Please give back word for word the lines below, from the first one through the one with "return np.array(kept)".
=== RECORDED DATA ===
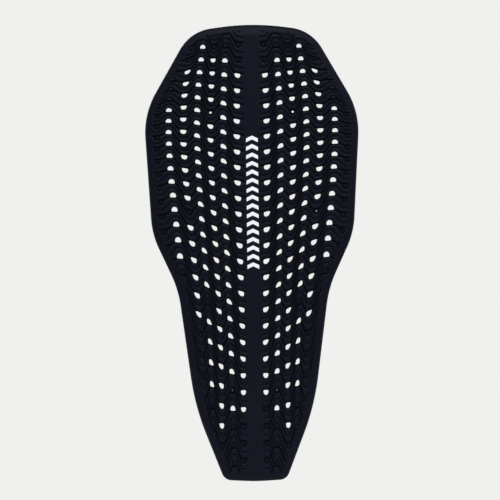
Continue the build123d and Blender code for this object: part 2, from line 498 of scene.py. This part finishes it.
def thinned(groups, gap):
    """The groups' points in turn, leaving out any that comes within gap of one already taken."""
    taken = {}
    kept = []
    for points in groups:
        for x, z in points:
            cell = (int(x // gap), int(z // gap))
            near = [
                p
                for i in (-1, 0, 1)
                for j in (-1, 0, 1)
                for p in taken.get((cell[0] + i, cell[1] + j), ())
            ]
            if all((x - px) ** 2 + (z - pz) ** 2 >= gap * gap for px, pz in near):
                taken.setdefault(cell, []).append((x, z))
                kept.append((x, z))
    return np.array(kept)


def front_points(holes):
    """The free points of the ribbed outer face."""
    groups = [g[clear_of_fixed(holes, g, LINE_GAP)] for g in feature_points(holes)]
    features = thinned(groups, POINT_GAP)
    grid = grid_points(GRID_STEP)
    grid = grid[clear_of_fixed(holes, grid, GRID_LINE_GAP)]
    grid = grid[distance_to(grid, features) > GRID_POINT_GAP]
    return np.vstack([features, grid])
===
→ **REPLY**:
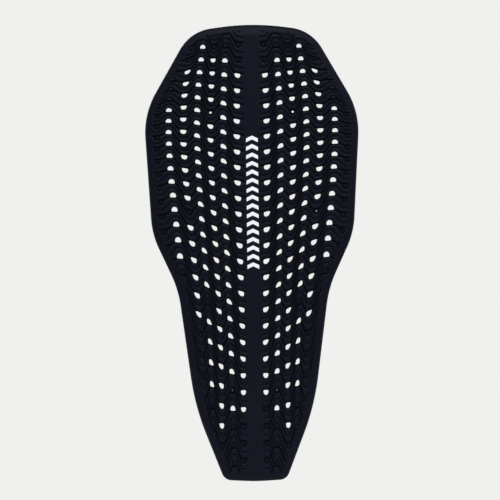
Continue the build123d and Blender code for this object: part 2, from line 498 of scene.py. This part finishes it.
def thinned(groups, gap):
    """The groups' points in turn, leaving out any that comes within gap of one already taken."""
    taken = {}
    kept = []
    for points in groups:
        for x, z in points:
            cell = (int(x // gap), int(z // gap))
            near = [
                p
                for i in (-1, 0, 1)
                for j in (-1, 0, 1)
                for p in taken.get((cell[0] + i, cell[1] + j), ())
            ]
            if all((x - px) ** 2 + (z - pz) ** 2 >= gap * gap for px, pz in near):
                taken.setdefault(cell, []).append((x, z))
                kept.append((x, z))
    return np.array(kept)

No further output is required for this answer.